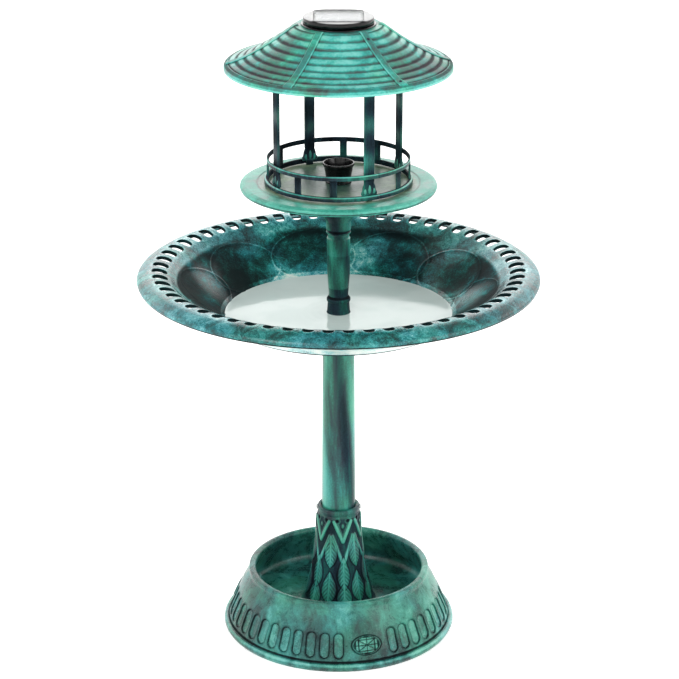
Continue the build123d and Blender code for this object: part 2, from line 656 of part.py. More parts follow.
def light_housing():
    """Drum under the cap, stepped into it, with three bayonet lugs and three screw bosses."""
    drum = turned(
        (DRUM_IN_R, PLUG_BOTTOM_Z), (PLUG_R, PLUG_BOTTOM_Z), (PLUG_R, CAP_LOW_Z),
        (DRUM_STEP_R, CAP_LOW_Z), (DRUM_STEP_R, PANEL_FLOOR_Z - 2), (DRUM_IN_R, PANEL_FLOOR_Z - 2))
    for k in range(LUG_COUNT):
        middle = k * 360 / LUG_COUNT
        drum += arc_bar(PLUG_R - 0.5, SKIRT_IN_R - 0.4, LEDGE_LOW_Z - GAP - 3,
                        LEDGE_LOW_Z - GAP, middle - LUG_WIDE / 2, middle + LUG_WIDE / 2)
    for angle in cover_screw_angles():
        boss = rod(3.4, PLUG_BOTTOM_Z, PLUG_BOTTOM_Z + 14, COVER_SCREW_R)
        web = block(6, 3, PLUG_BOTTOM_Z, PLUG_BOTTOM_Z + 14, COVER_SCREW_R + 4)
        drum += at_angle(boss + web, angle)
    return drum - cover_screw_holes()


def light_seal():
    """Rubber ring in a groove under the cap's edge."""
    return tube(SEAL_OUT_R, SEAL_IN_R, CAP_LOW_Z, CAP_LOW_Z + SEAL_T)


def solar_cell():
    """Square silicon cell on the floor of the cap's recess."""
    return block(70, 70, PANEL_FLOOR_Z, PANEL_FLOOR_Z + 1)


def panel_window():
    """Clear plate over the solar cell."""
    outline = RectangleRounded(PANEL_SIDE, PANEL_SIDE, PANEL_CORNER)
    return Pos(0, 0, PANEL_FLOOR_Z + 1) * extrude(outline, LIGHT_TOP_Z - 0.3 - PANEL_FLOOR_Z - 1)


def cover_screws():
    """Three screws up through the bottom cover."""
    return [upward(screw(*COVER_SCREW), COVER_SCREW_R, a, COVER_LOW_Z)
            for a in cover_screw_angles()]


def cover_screw_holes():
    hole = shank_hole(*COVER_SCREW[2:])
    return [upward(hole, COVER_SCREW_R, a, COVER_LOW_Z) for a in cover_screw_angles()]


def light_bottom_cover():
    """Disc that closes the plug, with a lens opening and a switch slot."""
    disc = tube(PLUG_R, 7.0, COVER_LOW_Z, PLUG_BOTTOM_Z)
    slot = block(KNOB_LONG + SWITCH_TRAVEL + 2 * GAP, KNOB_WIDE + 2 * GAP, COVER_LOW_Z - 1,
                 PLUG_BOTTOM_Z + 1, SWITCH_X + SWITCH_TRAVEL / 2)
    return disc - slot - cover_screw_holes()


def switch_body():
    """Fixed box of the slide switch, above its slot in the cover."""
    x = SWITCH_X + SWITCH_TRAVEL / 2
    box = block(16, 9, PLUG_BOTTOM_Z, PLUG_BOTTOM_Z + 6, x)
    return box - block(13.8, 7, PLUG_BOTTOM_Z - 1, PLUG_BOTTOM_Z + 3, x)


def power_switch():
    """Sliding knob of the switch, with the plate that keeps it in its box."""
    knob = block(KNOB_LONG, KNOB_WIDE, COVER_LOW_Z - 2.5, PLUG_BOTTOM_Z + 1, SWITCH_X)
    plate = block(KNOB_LONG + 4, 6, PLUG_BOTTOM_Z + GAP, PLUG_BOTTOM_Z + 2.5, SWITCH_X)
    return knob + plate


def circuit_board():
    """Round-cornered board with its charging chip."""
    board = Pos(0, 8, BOARD_Z) * extrude(RectangleRounded(46, 34, 3), 1.6)
    return board + block(8, 6, BOARD_Z - 2, BOARD_Z, 10, 14)


def led():
    """White LED on two long legs under the board."""
    body = rod(2.5, 979, 986) + Pos(0, 0, 979) * Sphere(2.5) + rod(2.9, 986, 987.2)
    legs = rod(0.5, 987, BOARD_Z, 1.27) + rod(0.5, 987, BOARD_Z, -1.27)
    return body + legs


def led_lens():
    """Frosted dome under the cover that spreads the light."""
    shell = turned(
        (6.9, COVER_LOW_Z), (24, COVER_LOW_Z), (24, COVER_LOW_Z - 2.5), (20, COVER_LOW_Z - 9),
        (12, COVER_LOW_Z - 14), (0, COVER_LOW_Z - 15.5), (0, COVER_LOW_Z - 14),
        (11, COVER_LOW_Z - 12.6), (18.5, COVER_LOW_Z - 8), (21.5, COVER_LOW_Z - 3.2),
        (21.5, COVER_LOW_Z - 1.5), (6.9, COVER_LOW_Z - 1.5))
    return shell


def battery():
    """Rechargeable AA cell lying along X."""
    can = Cylinder(BATTERY_R, BATTERY_LONG)
    button = Pos(0, 0, BATTERY_LONG / 2 + 0.5) * Cylinder(2.7, 1.0)
    return Pos(0, BATTERY_Y, BATTERY_Z) * Rot(0, 90, 0) * (can + button)


def battery_contacts():
    """Spring-steel plates at the two ends of the cell."""
    reach = BATTERY_LONG / 2
    plus = block(0.5, 9, BATTERY_Z - 6, BATTERY_Z + 8, reach + 1.3, BATTERY_Y)
    minus = block(0.5, 9, BATTERY_Z - 6, BATTERY_Z + 8, -reach - 0.3, BATTERY_Y)
    return [plus, minus]


# ------------------------------------------------------------------- export
def pieces():
    """Every node's name with its solid or solids."""
    nodes = {
        "base_planter": base_planter(),
        "leaf_collar": leaf_collar(),
        "collar_screws": collar_screws(),
        "lower_pole": lower_pole(),
        "pole_screws": pole_screws(),
        "pole_top_plug": pole_top_plug(),
        "basin": basin(),
        "water": water(),
        "hub_seal": hub_seal(),
        "basin_hub": basin_hub(),
        "upper_pole": upper_pole(),
        "tray_socket": tray_socket(),
        "socket_screws": socket_screws(),
        "feeder_tray": feeder_tray(),
        "feeder_cup": feeder_cup(),
        "tray_post_screws": tray_post_screws(),
        "roof_post_screws": roof_post_screws(),
        "rail_pins": rail_pins(),
        "roof": roof(),
        "roof_crown": roof_crown(),
        "roof_rib_screws": roof_rib_screws(),
        "light_collar": light_collar(),
        "light_cap": light_cap(),
        "light_housing": light_housing(),
        "light_seal": light_seal(),
        "solar_cell": solar_cell(),
        "panel_window": panel_window(),
        "circuit_board": circuit_board(),
        "led": led(),
        "led_lens": led_lens(),
        "battery": battery(),
        "battery_contacts": battery_contacts(),
        "light_bottom_cover": light_bottom_cover(),
        "cover_screws": cover_screws(),
        "switch_body": switch_body(),
        "power_switch": power_switch(),
    }
    for k, angle in enumerate(post_angles(), start=1):
        nodes[f"post_{k}"] = post(angle)
        nodes[f"railing_{k}"] = railing(angle)
    return nodes


os.makedirs("parts", exist_ok=True)
for name, shape in pieces().items():
    if isinstance(shape, list):
        shape = Compound(children=[s for item in shape for s in item.solids()])
    export_step(shape, f"parts/{name}.step")
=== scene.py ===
import math

import bmesh
import bpy
import numpy as np
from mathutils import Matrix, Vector


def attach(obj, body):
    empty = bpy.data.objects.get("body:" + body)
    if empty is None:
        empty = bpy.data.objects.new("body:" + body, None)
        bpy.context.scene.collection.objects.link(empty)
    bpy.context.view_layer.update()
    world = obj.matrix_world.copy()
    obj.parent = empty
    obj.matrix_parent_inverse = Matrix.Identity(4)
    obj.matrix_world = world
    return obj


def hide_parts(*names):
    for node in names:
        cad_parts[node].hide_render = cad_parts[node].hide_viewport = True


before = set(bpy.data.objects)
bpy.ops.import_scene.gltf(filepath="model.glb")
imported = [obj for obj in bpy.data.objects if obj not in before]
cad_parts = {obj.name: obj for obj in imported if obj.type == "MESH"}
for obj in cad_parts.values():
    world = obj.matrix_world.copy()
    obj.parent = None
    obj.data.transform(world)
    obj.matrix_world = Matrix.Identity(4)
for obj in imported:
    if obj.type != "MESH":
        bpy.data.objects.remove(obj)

# Looks for the garden bird bath. The moulded resin pieces are rebuilt here as fine
# meshes with rounded edges and their relief; screws and inner pieces keep their solids.
# Outlines are (radius, height) in millimetres, in the same frame as the solids.
MM = 0.001
TAU = 2 * math.pi
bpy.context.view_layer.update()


# ------------------------------------------------------------- mesh building
def orient(points):
    """The closed outline's points, turned to run counter-clockwise."""
    r, z = points[:, 0], points[:, 1]
    area = np.sum(r * np.roll(z, -1) - np.roll(r, -1) * z)
    return points if area > 0 else points[::-1]


def rounded(corners, step=3.0, closed=True):
    """Outline with each corner (r, z, fillet) rounded and long runs divided."""
    full = [(c[0], c[1], c[2] if len(c) > 2 else 0.0) for c in corners]
    count = len(full)
    path = []
    for i, (r, z, fillet) in enumerate(full):
        here = np.array([r, z])
        if fillet <= 0 or (not closed and i in (0, count - 1)):
            path.append(here)
            continue
        before = np.array(full[i - 1][:2]) - here
        after = np.array(full[(i + 1) % count][:2]) - here
        la, lb = np.linalg.norm(before), np.linalg.norm(after)
        before, after = before / la, after / lb
        cosine = np.clip(before @ after, -1, 1)
        half = math.acos(cosine) / 2
        reach = min(fillet / math.tan(half), 0.48 * la, 0.48 * lb)
        fillet = reach * math.tan(half)
        middle = here + (before + after) / np.linalg.norm(before + after) * fillet / math.sin(half)
        start, end = here + before * reach, here + after * reach
        a0 = math.atan2(*(start - middle)[::-1])
        sweep = (math.atan2(*(end - middle)[::-1]) - a0 + math.pi) % TAU - math.pi
        steps = max(2, round(abs(sweep) / 0.35), round(abs(sweep) * fillet / step))
        for k in range(steps + 1):
            a = a0 + sweep * k / steps
            path.append(middle + fillet * np.array([math.cos(a), math.sin(a)]))
    dense = []
    last = len(path) if closed else len(path) - 1
    for i in range(last):
        a, b = path[i], path[(i + 1) % len(path)]
        parts = max(1, math.ceil(np.linalg.norm(b - a) / step - 1e-6))
        dense += [a + (b - a) * k / parts for k in range(parts)]
    if not closed:
        dense.append(path[-1])
    return np.array(dense)


def outline_normals(points, closed=True):
    """Unit normals of an outline that runs counter-clockwise round its solid."""
    if closed:
        run = np.roll(points, -1, 0) - np.roll(points, 1, 0)
    else:
        run = np.gradient(points, axis=0)
    normal = np.stack([run[:, 1], -run[:, 0]], 1)
    return normal / np.maximum(np.linalg.norm(normal, axis=1, keepdims=True), 1e-9)


def mesh_object(name, verts, faces, smooth=True):
    """Mesh object from vertices in millimetres and lists of face corners."""
    mesh = bpy.data.meshes.new(name)
    mesh.from_pydata((np.asarray(verts) * MM).tolist(), [], faces)
    mesh.validate()
    mesh.polygons.foreach_set("use_smooth", [smooth] * len(mesh.polygons))
    obj = bpy.data.objects.new(name, mesh)
    bpy.context.collection.objects.link(obj)
    return obj


def grid_faces(rows, cols, wrap_rows, wrap_cols, first=0):
    """Quads of a grid of vertices, counted from its first vertex."""
    i = np.arange(rows if wrap_rows else rows - 1)
    j = np.arange(cols if wrap_cols else cols - 1)
    i, j = np.meshgrid(i, j, indexing="ij")
    up, across = (i + 1) % rows, (j + 1) % cols
    quads = np.stack([i * cols + j, i * cols + across, up * cols + across, up * cols + j], -1)
    return (quads.reshape(-1, 4) + first).tolist()


def set_tone(obj, values):
    """Store how dark or rubbed bright each vertex is, with painted shade and painted highlights in
    places, which the paint finishes read.
    """
    layer = obj.data.attributes.new("tone", "FLOAT", "POINT")
    layer.data.foreach_set("value", np.asarray(values, dtype=np.float32).ravel())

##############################

## REQUEST
In the listing above, locate the line containing "return nodes" and the line containing "obj.matrix_world = world". Transcribe those two lines and everything between them, exactly as written.

## EXPECTED ANSWER
    return nodes


os.makedirs("parts", exist_ok=True)
for name, shape in pieces().items():
    if isinstance(shape, list):
        shape = Compound(children=[s for item in shape for s in item.solids()])
    export_step(shape, f"parts/{name}.step")
=== scene.py ===
import math

import bmesh
import bpy
import numpy as np
from mathutils import Matrix, Vector


def attach(obj, body):
    empty = bpy.data.objects.get("body:" + body)
    if empty is None:
        empty = bpy.data.objects.new("body:" + body, None)
        bpy.context.scene.collection.objects.link(empty)
    bpy.context.view_layer.update()
    world = obj.matrix_world.copy()
    obj.parent = empty
    obj.matrix_parent_inverse = Matrix.Identity(4)
    obj.matrix_world = world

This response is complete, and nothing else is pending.